The Intel Xeon Phi "Knights Landing" processor will be the first to support AVX-512, but it will only support "F" (like SSE without SSE2, or AVX without AVX2), so floating-point stuff mainly.
I'm writing software that operates on bytes and words (8- and 16-bit) using up to SSE4.1 instructions via intrinsics.
I am confused whether there will be EVEX-encoded versions of all/most SSE4.1 instructions in AVX-512F, and whether this means I can expect my SSE code to automatically gain EVEX-extended instructions and map to all new registers.
Wikipedia says this:
The width of the SIMD register file is increased from 256 bits to 512 bits, with a total of 32 registers ZMM0-ZMM31. These registers can be addressed as 256 bit YMM registers from AVX extensions and 128-bit XMM registers from Streaming SIMD Extensions, and legacy AVX and SSE instructions can be extended to operate on the 16 additional registers XMM16-XMM31 and YMM16-YMM31 when using EVEX encoded form.

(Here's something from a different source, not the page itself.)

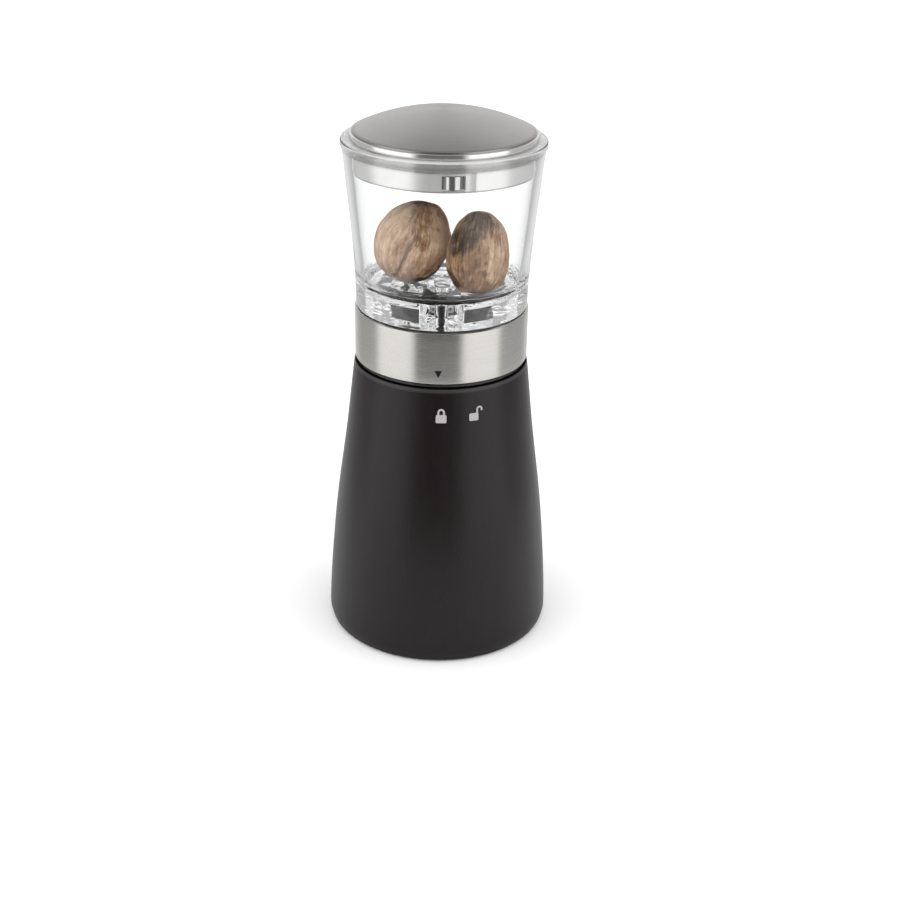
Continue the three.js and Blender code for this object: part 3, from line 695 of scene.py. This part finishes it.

This unfortunately does not clarify whether compiling SSE4 code with AVX512-enabled will lead to the same (awesome) speedup that compiling it to AVX2 provides (VEX coding of legacy instructions).
Anybody know what will happen when SSE2/4 code (C intrinsics) are compiled for AVX-512F? Could one expect a speed bump like with AVX1's VEX coding of the byte and word instructions?